Dr. Jan Peeters started and spent much of his professional life as an early years pedagogic coach in his home country of Belgium and has an ongoing interest within his current role as researcher as to how we can inform and influence policy makers.

Jan drew on 3 pieces of recent European research to bring some key messages to Early Childhood Ireland members in Portlaoise.

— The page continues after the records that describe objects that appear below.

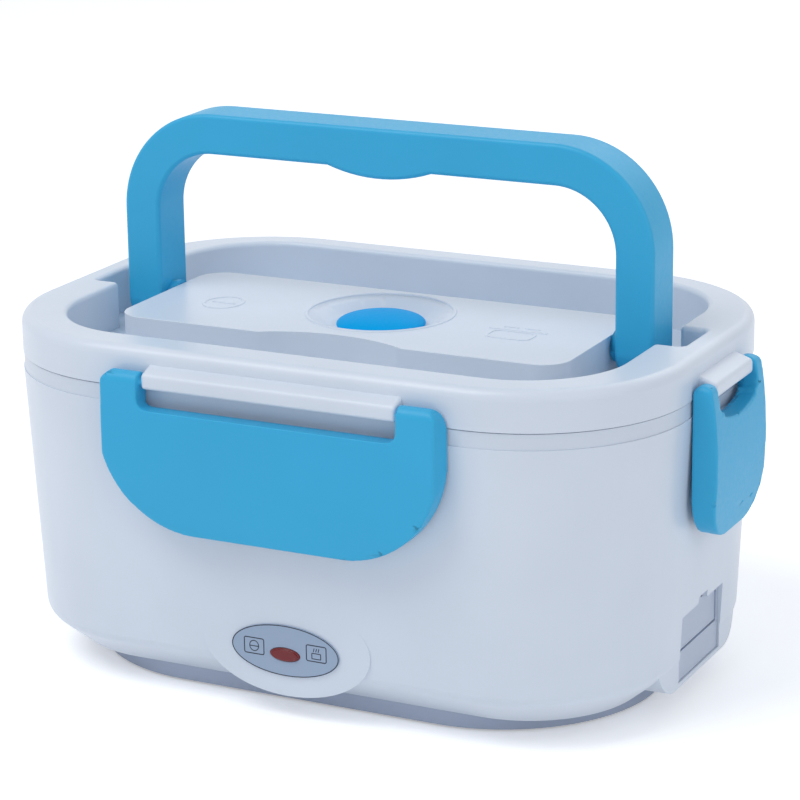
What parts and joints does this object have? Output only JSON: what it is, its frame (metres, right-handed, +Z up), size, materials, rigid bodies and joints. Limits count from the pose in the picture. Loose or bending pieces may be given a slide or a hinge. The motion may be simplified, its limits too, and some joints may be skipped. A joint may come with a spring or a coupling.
{
  "type": "electric lunch box",
  "caption": "Portable heated lunch box: oblong white base with a heater, lift-off lid held by blue snap latches, food containers, vent stopper and fold-down handle.",
  "frame": {"origin": "middle of the box on the table, under the feet", "axes": "+X to the end with the power inlet, +Y to the back, away from the label, +Z up"},
  "size_m": [0.2338, 0.1614, 0.1664],
  "materials": {
    "white_polypropylene": "moulded, satin gloss",
    "liner_polypropylene": "moulded, satin",
    "grey_polypropylene": "moulded, matte",
    "blue_polypropylene": "moulded, satin",
    "blue_silicone": "moulded, soft",
    "clear_silicone": "moulded, soft",
    "foot_rubber": "moulded, matte",
    "zinc_steel": "zinc plated",
    "heater_aluminium": "rolled sheet",
    "heater_case": "extruded case round the ceramic",
    "black_phenolic": "pressed",
    "fuse_ceramic": "glazed",
    "inlet_plastic": "translucent grey, moulded",
    "brass_pins": "turned",
    "red_wire": "extruded",
    "white_wire": "extruded",
    "lamp_glass": "clear tube",
    "lamp_plastic": "moulded",
    "red_lens": "clear red, moulded",
    "label_silver": "printed silver foil",
    "tray_polypropylene": "moulded, satin"
  },
  "bodies": {
    "base": {"outer_shell": "white_polypropylene", "base_plate": "grey_polypropylene", "feet": "foot_rubber", "base_screws": "zinc_steel", "inner_liner": "liner_polypropylene", "plate_seal": "clear_silicone", "heating_plate": "heater_aluminium", "plate_nuts": "zinc_steel", "ptc_heater": "heater_case", "heater_clamp": "zinc_steel", "clamp_screws": "zinc_steel", "thermostat": "black_phenolic", "thermal_fuse": "fuse_ceramic", "inlet_housing": "inlet_plastic", "inlet_pins": "brass_pins", "inlet_door_pin": "zinc_steel", "power_wires": "red_wire", "lamp_wires": "white_wire", "indicator_lamp": "lamp_glass", "lamp_holder": "lamp_plastic", "lamp_lens": "red_lens", "label_plate": "label_silver"},
    "inlet_door": {"inlet_door": "inlet_plastic"},
    "food_tray": {"food_tray": "tray_polypropylene"},
    "side_dish_box": {"side_dish_box": "tray_polypropylene"},
    "side_dish_lid": {"side_dish_lid": "blue_polypropylene"},
    "lid": {"lid_cover": "white_polypropylene", "lid_inner_panel": "liner_polypropylene", "lid_gasket": "clear_silicone", "lid_screws": "zinc_steel"},
    "vent_stopper": {"vent_stopper": "blue_silicone"},
    "handle": {"handle": "blue_polypropylene"},
    "latch_front": {"latch_front": "blue_polypropylene"},
    "latch_back": {"latch_back": "blue_polypropylene"},
    "latch_right": {"latch_right": "blue_polypropylene"},
    "latch_left": {"latch_left": "blue_polypropylene"}
  },
  "joints": [
    {"name": "lid_lift", "type": "slide", "parent": "base", "child": "lid", "axis": [0, 0, 1], "range_m": [0, 0.11]},
    {"name": "tray_lift", "type": "slide", "parent": "base", "child": "food_tray", "axis": [0, 0, 1], "range_m": [0, 0.03]},
    {"name": "side_box_lift", "type": "slide", "parent": "base", "child": "side_dish_box", "axis": [0, 0, 1], "range_m": [0, 0.056]},
    {"name": "side_lid_lift", "type": "slide", "parent": "base", "child": "side_dish_lid", "axis": [0, 0, 1], "range_m": [0, 0.08]},
    {"name": "vent_pull", "type": "slide", "parent": "lid", "child": "vent_stopper", "axis": [0, 0, 1], "range_m": [0, 0.02]},
    {"name": "handle_fold", "type": "hinge", "parent": "lid", "child": "handle", "pos_m": [0, 0.0036, 0.105], "axis": [1, 0, 0], "range_deg": [-70, 90]},
    {"name": "latch_front_swing", "type": "hinge", "parent": "lid", "child": "latch_front", "pos_m": [0, -0.0768, 0.1013], "axis": [-1, 0, 0], "range_deg": [0, 110]},
    {"name": "latch_back_swing", "type": "hinge", "parent": "lid", "child": "latch_back", "pos_m": [0, 0.0768, 0.1013], "axis": [1, 0, 0], "range_deg": [0, 110]},
    {"name": "latch_right_swing", "type": "hinge", "parent": "lid", "child": "latch_right", "pos_m": [0.1118, 0, 0.1013], "axis": [0, -1, 0], "range_deg": [0, 110]},
    {"name": "latch_left_swing", "type": "hinge", "parent": "lid", "child": "latch_left", "pos_m": [-0.1118, 0, 0.1013], "axis": [0, 1, 0], "range_deg": [0, 110]},
    {"name": "inlet_door_swing", "type": "hinge", "parent": "base", "child": "inlet_door", "pos_m": [0.1029, 0, 0.0186], "axis": [0, 1, 0], "range_deg": [0, 95]}
  ],
  "couplings": [
    {"joint": "tray_lift", "follows": "lid_lift", "ratio": 0.27},
    {"joint": "side_box_lift", "follows": "lid_lift", "ratio": 0.5},
    {"joint": "side_lid_lift", "follows": "lid_lift", "ratio": 0.72}
  ]
}
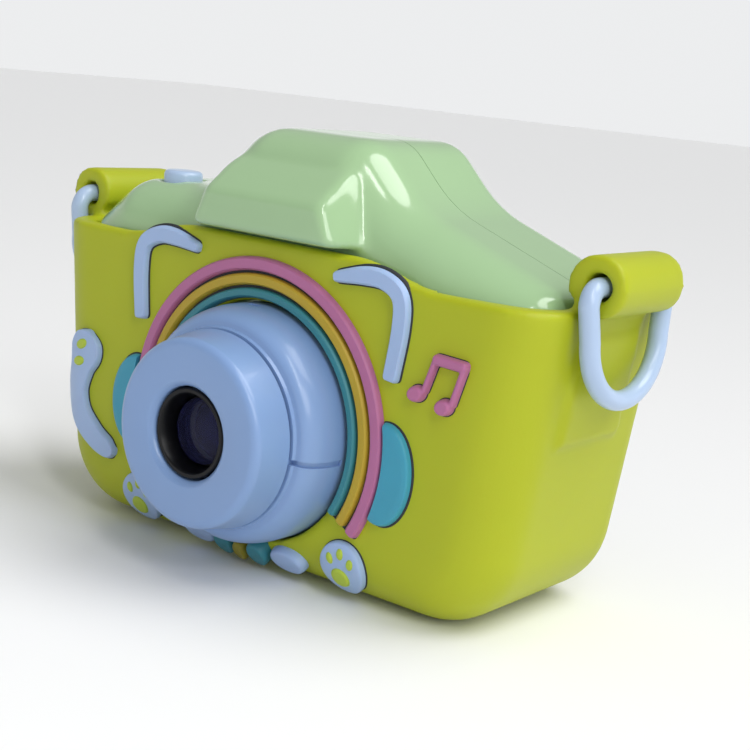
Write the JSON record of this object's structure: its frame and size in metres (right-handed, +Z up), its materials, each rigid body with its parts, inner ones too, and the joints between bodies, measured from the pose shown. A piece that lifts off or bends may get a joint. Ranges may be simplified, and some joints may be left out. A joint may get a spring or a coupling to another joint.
{
  "type": "kids digital camera",
  "caption": "Toy digital camera with a large front lens, rear screen and buttons, in a soft removable sleeve with raised shapes and two strap rings.",
  "frame": {"origin": "centre of the sleeve's flat underside", "axes": "+X to the right seen from the front, lens faces -Y, +Z up"},
  "size_m": [0.114, 0.0533, 0.0702],
  "materials": {
    "case_silicone": "soft matt silicone rubber",
    "shell_mint": "glossy moulded ABS",
    "trim_blue": "satin moulded ABS",
    "relief_blue": "matt silicone inlay",
    "relief_pink": "matt silicone inlay",
    "relief_yellow": "matt silicone inlay",
    "relief_teal": "matt silicone inlay",
    "relief_olive": "matt silicone inlay",
    "black_plastic": "black moulded plastic",
    "dark_glass": "dark printed cover glass",
    "clear_lens": "clear optical plastic",
    "circuit_board": "green solder mask",
    "battery_foil": "foil pouch",
    "plated_steel": "nickel plated"
  },
  "bodies": {
    "camera": {"silicone_case": "case_silicone", "rainbow_band_pink": "relief_pink", "rainbow_band_yellow": "relief_yellow", "rainbow_band_teal": "relief_teal", "ear_relief_left": "relief_blue", "ear_relief_right": "relief_blue", "headphone_pad_left": "relief_teal", "headphone_pad_right": "relief_teal", "note_relief": "relief_pink", "tail_relief": "relief_blue", "paw_relief_left": "relief_blue", "paw_relief_right": "relief_blue", "arm_relief_left": "relief_blue", "arm_relief_right": "relief_blue", "bow_wing_left": "relief_teal", "bow_wing_right": "relief_teal", "bow_knot": "relief_olive", "front_shell": "shell_mint", "rear_shell": "shell_mint", "lens_barrel": "trim_blue", "lens_front_ring": "trim_blue", "lens_bezel": "black_plastic", "lens_window": "clear_lens", "lens_holder": "black_plastic", "lens_element": "clear_lens", "camera_board": "circuit_board", "screen_glass": "dark_glass", "lcd_panel": "black_plastic", "eyepiece_window": "dark_glass", "selfie_camera": "black_plastic", "status_light": "clear_lens", "microphone": "black_plastic", "main_board": "circuit_board", "key_board": "circuit_board", "power_switch": "black_plastic", "up_switch": "black_plastic", "left_switch": "black_plastic", "right_switch": "black_plastic", "down_switch": "black_plastic", "shutter_switch": "black_plastic", "shutter_board": "circuit_board", "battery": "battery_foil", "speaker": "black_plastic", "usb_port": "plated_steel", "card_slot": "plated_steel", "case_screw_lower_left": "plated_steel", "case_screw_lower_right": "plated_steel", "case_screw_upper_left": "plated_steel", "case_screw_upper_right": "plated_steel"},
    "power_button": {"power_button": "trim_blue"},
    "up_button": {"up_button": "trim_blue"},
    "left_button": {"left_button": "trim_blue"},
    "right_button": {"right_button": "trim_blue"},
    "down_button": {"down_button": "trim_blue"},
    "shutter_button": {"shutter_button": "trim_blue"},
    "strap_ring_left": {"strap_ring_left": "trim_blue"},
    "strap_ring_right": {"strap_ring_right": "trim_blue"},
    "memory_card": {"memory_card": "black_plastic"}
  },
  "joints": [
    {"name": "power_press", "type": "slide", "parent": "camera", "child": "power_button", "axis": [0, -1, 0], "range_m": [0, 0.0008], "stiffness_N_per_m": 600, "springref_m": -0.0004},
    {"name": "up_press", "type": "slide", "parent": "camera", "child": "up_button", "axis": [0, -1, 0], "range_m": [0, 0.0008], "stiffness_N_per_m": 600, "springref_m": -0.0004},
    {"name": "left_press", "type": "slide", "parent": "camera", "child": "left_button", "axis": [0, -1, 0], "range_m": [0, 0.0008], "stiffness_N_per_m": 600, "springref_m": -0.0004},
    {"name": "right_press", "type": "slide", "parent": "camera", "child": "right_button", "axis": [0, -1, 0], "range_m": [0, 0.0008], "stiffness_N_per_m": 600, "springref_m": -0.0004},
    {"name": "down_press", "type": "slide", "parent": "camera", "child": "down_button", "axis": [0, -1, 0], "range_m": [0, 0.0008], "stiffness_N_per_m": 600, "springref_m": -0.0004},
    {"name": "shutter_press", "type": "slide", "parent": "camera", "child": "shutter_button", "axis": [0, 0, -1], "range_m": [0, 0.0011], "stiffness_N_per_m": 600, "springref_m": -0.0004},
    {"name": "strap_ring_left_swing", "type": "hinge", "parent": "camera", "child": "strap_ring_left", "pos_m": [-0.0526, 0, 0.054], "axis": [0, 1, 0], "range_deg": [0, 150]},
    {"name": "strap_ring_right_swing", "type": "hinge", "parent": "camera", "child": "strap_ring_right", "pos_m": [0.0526, 0, 0.054], "axis": [0, -1, 0], "range_deg": [0, 150]},
    {"name": "memory_card_slide", "type": "slide", "parent": "camera", "child": "memory_card", "axis": [0, 0, -1], "range_m": [0, 0.012]}
  ]
}
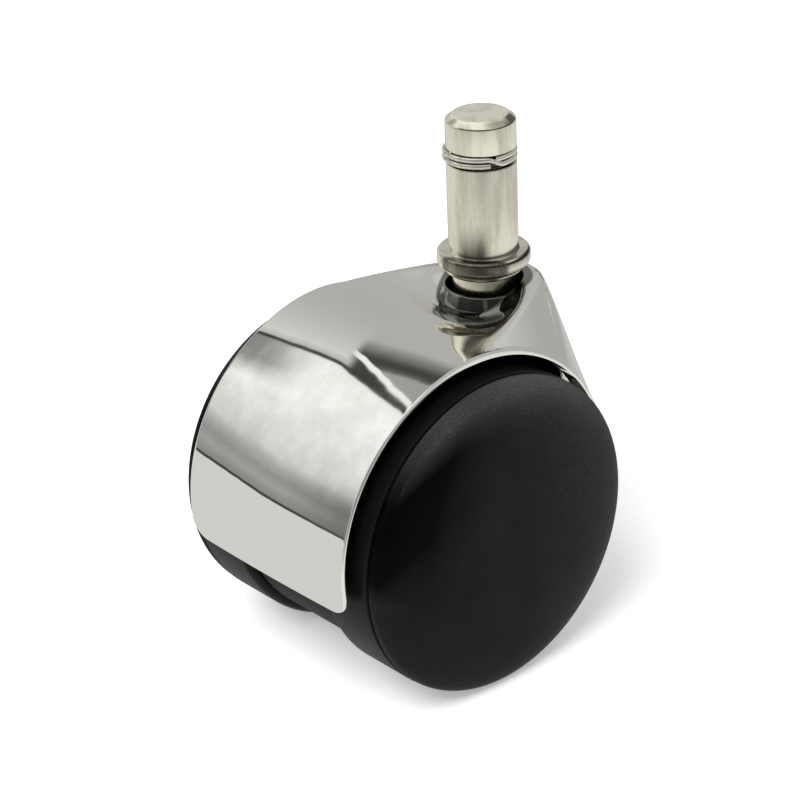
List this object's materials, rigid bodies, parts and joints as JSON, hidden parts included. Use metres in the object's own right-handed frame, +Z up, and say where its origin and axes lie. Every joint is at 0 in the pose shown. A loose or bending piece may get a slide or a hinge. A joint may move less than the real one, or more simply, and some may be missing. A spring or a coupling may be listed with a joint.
{
  "type": "chair caster",
  "caption": "Hooded twin-wheel swivel caster with a plain grip-ring stem, a chrome-plated hood over two black wheels and a domed cover on each wheel.",
  "frame": {"origin": "centre of the stem's top face, on the swivel axis", "axes": "+Z up along the swivel axis, +X from the wheels towards the stem, +Y along the axle towards the left wheel"},
  "size_m": [0.0592, 0.052, 0.0833],
  "materials": {
    "chrome_hood": "mirror chrome plate over die-cast zinc",
    "plated_steel": "satin nickel plate, faint turning marks",
    "spring_steel": "drawn spring wire and strip",
    "bright_steel": "ground steel",
    "bearing_bronze": "sintered bronze",
    "black_housing": "moulded black, lightly textured",
    "black_nylon": "moulded black, plain",
    "black_tread": "smooth satin tread",
    "black_cover": "satin black with a fine moulded grain"
  },
  "bodies": {
    "stem": {"stem": "plated_steel", "grip_ring": "spring_steel", "retaining_ring": "spring_steel"},
    "caster_body": {"hood": "chrome_hood", "core_body": "black_housing", "socket_sleeve": "bearing_bronze", "thrust_disc": "bright_steel", "thrust_ball": "bright_steel", "axle": "bright_steel", "side_washer_left": "bright_steel", "side_washer_right": "bright_steel", "push_nut_left": "spring_steel", "push_nut_right": "spring_steel"},
    "wheel_left": {"tyre_left": "black_tread", "wheel_core_left": "black_nylon", "cover_left": "black_cover", "hub_bush_left": "bearing_bronze"},
    "wheel_right": {"tyre_right": "black_tread", "wheel_core_right": "black_nylon", "cover_right": "black_cover", "hub_bush_right": "bearing_bronze"}
  },
  "joints": [
    {"name": "swivel", "type": "hinge", "parent": "stem", "child": "caster_body", "pos_m": [0, 0, 0], "axis": [0, 0, 1], "continuous": true},
    {"name": "wheel_spin_left", "type": "hinge", "parent": "caster_body", "child": "wheel_left", "pos_m": [-0.0186, 0, -0.0576], "axis": [0, 1, 0], "continuous": true},
    {"name": "wheel_spin_right", "type": "hinge", "parent": "caster_body", "child": "wheel_right", "pos_m": [-0.0186, 0, -0.0576], "axis": [0, 1, 0], "continuous": true}
  ]
}
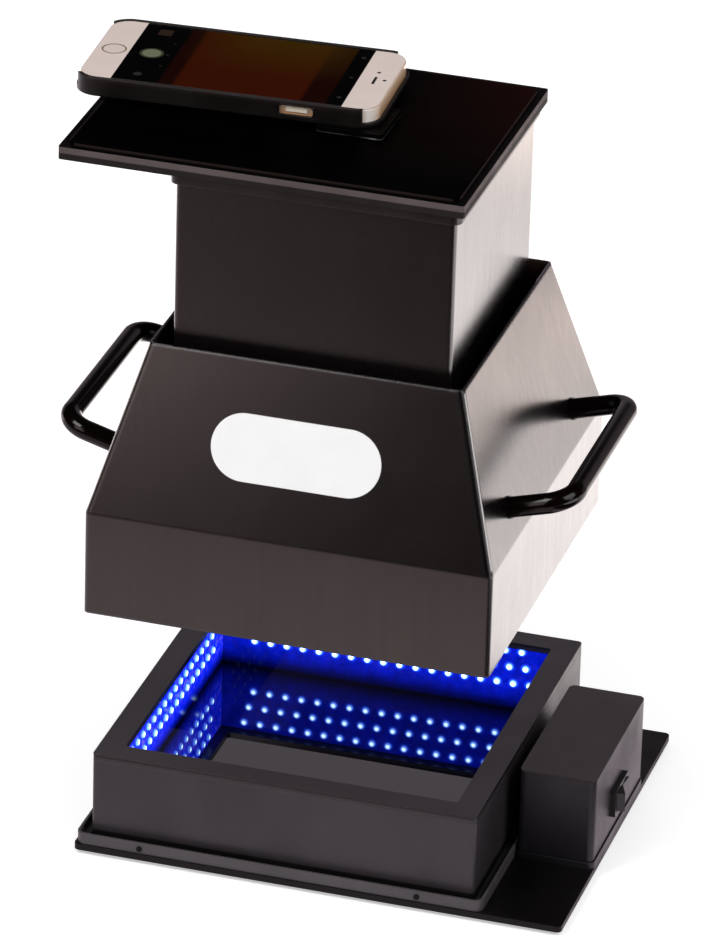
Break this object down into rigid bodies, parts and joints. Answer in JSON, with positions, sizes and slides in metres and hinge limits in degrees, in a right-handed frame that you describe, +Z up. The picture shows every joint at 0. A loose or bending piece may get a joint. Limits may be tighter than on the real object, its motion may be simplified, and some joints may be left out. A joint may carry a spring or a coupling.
{
  "type": "gel documentation system",
  "caption": "Benchtop gel imaging unit: LED light box with power box, lift-off tapered dark hood with side handles, camera column with filter, and a cased phone on its platform.",
  "frame": {"origin": "centre of the light box on the resting face, which is the underside of the anti-slip mat", "axes": "+Z up, -Y to the front with the badge, +X to the side with the power box"},
  "size_m": [0.2713, 0.195, 0.3509],
  "materials": {
    "mat_rubber": "matt",
    "base_paint": "satin",
    "tray_paint": "satin",
    "small_screws": "blackened",
    "seal_foam": "soft foam",
    "box_paint": "satin powder coat",
    "rim_paint": "satin",
    "dark_glass": "polished",
    "board_blue": "solder mask",
    "led_light": "lit",
    "power_base_paint": "satin",
    "power_cover_paint": "satin",
    "driver_green": "solder mask",
    "driver_cans": "plain",
    "lead_grey": "plain",
    "bezel_plastic": "glossy",
    "pin_steel": "bright",
    "rocker_plastic": "glossy",
    "inlet_plastic": "moulded",
    "nut_steel": "plated",
    "hood_paint": "semi-gloss",
    "shelf_paint": "matt",
    "badge_white": "bare",
    "handle_paint": "semi-gloss",
    "ferrule_black": "satin",
    "inner_screws": "plated",
    "column_paint": "semi-gloss",
    "collar_paint": "satin",
    "platform_paint": "semi-gloss",
    "platform_edge": "polished edge",
    "sheet_gloss": "polished",
    "filter_amber": "polished",
    "ring_black": "plain",
    "frame_black": "glossy",
    "lens_clear": "polished",
    "pad_rubber": "matt",
    "case_black": "satin",
    "phone_gold": "anodised",
    "phone_white": "polished",
    "phone_screen": "lit",
    "camera_black": "polished"
  },
  "bodies": {
    "base": {"anti_slip_mat": "mat_rubber", "base_plate": "base_paint", "light_tray": "tray_paint", "tray_screws": "small_screws", "light_seal": "seal_foam", "light_box_wall": "box_paint", "light_box_rim": "rim_paint", "glass_bed": "seal_foam", "floor_glass": "dark_glass", "led_board_front": "board_blue", "led_board_back": "board_blue", "led_board_left": "board_blue", "led_board_right": "board_blue", "leds_front": "led_light", "leds_back": "led_light", "leds_left": "led_light", "leds_right": "led_light", "power_box_base": "power_base_paint", "power_box_cover": "power_cover_paint", "driver_board": "driver_green", "driver_parts": "driver_cans", "light_lead": "lead_grey", "switch_bezel": "bezel_plastic", "switch_pin": "pin_steel", "dc_inlet": "inlet_plastic", "inlet_nut": "nut_steel"},
    "rocker": {"switch_rocker": "rocker_plastic"},
    "hood": {"hood_shell": "hood_paint", "column_shelf": "shelf_paint", "badge_plate": "badge_white", "handle_left": "handle_paint", "handle_right": "handle_paint", "handle_ferrules": "ferrule_black", "handle_screws": "inner_screws"},
    "column": {"column_shell": "column_paint", "column_foot": "shelf_paint", "column_collar": "collar_paint", "platform_plate": "platform_paint", "platform_top": "platform_edge", "platform_sheet": "sheet_gloss", "platform_screws": "inner_screws", "emission_filter": "filter_amber", "filter_ring": "ring_black", "filter_screws": "inner_screws", "lens_frame": "frame_black", "closeup_lens": "lens_clear", "phone_pads": "pad_rubber"},
    "phone": {"phone_case": "case_black", "phone_chassis": "phone_gold", "phone_front_glass": "phone_white", "phone_display": "phone_screen", "phone_camera_window": "camera_black"},
    "home_button": {"phone_home_button": "phone_white"},
    "power_button": {"phone_power_button": "phone_gold"},
    "volume_up_button": {"phone_volume_up": "phone_gold"},
    "volume_down_button": {"phone_volume_down": "phone_gold"}
  },
  "joints": [
    {"name": "hood_lift", "type": "slide", "parent": "base", "child": "hood", "axis": [0, 0, 1], "range_m": [-0.1159, 0]},
    {"name": "column_lift", "type": "slide", "parent": "hood", "child": "column", "axis": [0, 0, 1], "range_m": [0, 0.06]},
    {"name": "phone_lift", "type": "slide", "parent": "column", "child": "phone", "axis": [0, 0, 1], "range_m": [0, 0.08]},
    {"name": "rocker_tilt", "type": "hinge", "parent": "base", "child": "rocker", "pos_m": [0.132, 0, 0.0232], "axis": [0, 0, 1], "range_deg": [-18, 0]},
    {"name": "home_press", "type": "slide", "parent": "phone", "child": "home_button", "axis": [0, 0, -1], "range_m": [0, 0.0003], "stiffness_N_per_m": 300, "springref_m": -0.0003},
    {"name": "power_press", "type": "slide", "parent": "phone", "child": "power_button", "axis": [-0.0523, 0.9986, 0], "range_m": [0, 0.00035], "stiffness_N_per_m": 300, "springref_m": -0.0003},
    {"name": "volume_up_press", "type": "slide", "parent": "phone", "child": "volume_up_button", "axis": [0.0523, -0.9986, 0], "range_m": [0, 0.00035], "stiffness_N_per_m": 300, "springref_m": -0.0003},
    {"name": "volume_down_press", "type": "slide", "parent": "phone", "child": "volume_down_button", "axis": [0.0523, -0.9986, 0], "range_m": [0, 0.00035], "stiffness_N_per_m": 300, "springref_m": -0.0003}
  ]
}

  1. Continuing Professional Development (CPD) makes a real difference to the quality of practice and everyone in the setting must be engaged.  To be effective CPD must be linked directly to daily work within the setting, it must address local needs and be linked with national frameworks (in our case Aistear and Siolta)
  2. Coaching and Mentoring are effective approaches to improving practice
  3. ‘Child-Free’ hours are required to plan, document and reflect on practice

 

The challenges for quality provision that Jan identifies from his research, reflect very much the issues facing us here in Ireland

  • Financing – cost of training and preparing the workforce
  • Child-Free hours – lack of time available for staff, individually and as part of a team to plan, document and reflect
  • Gender – more men are needed in the early childhood sector
  • Pre-conditions for quality are not met – Working conditions and continuity of staff

 

 

Dr. Maresa Duignan is currently with the Early Years Policy Unit in the Department of Education and Skills and is located in the offices of the DCYA.

In addressing Early Childhood Ireland members, Maresa challenged us to keep play to the fore in our values, in our work and in our own dispositions as early childhood educators.  She asked us to stand up for play and be as she describes ‘playful professionals’.

She posed the rhetorical question that if economists, neuro-scientists, educationalists and researchers can all confidently say that quality early childhood care and education is important for young children, then why are we struggling in practice?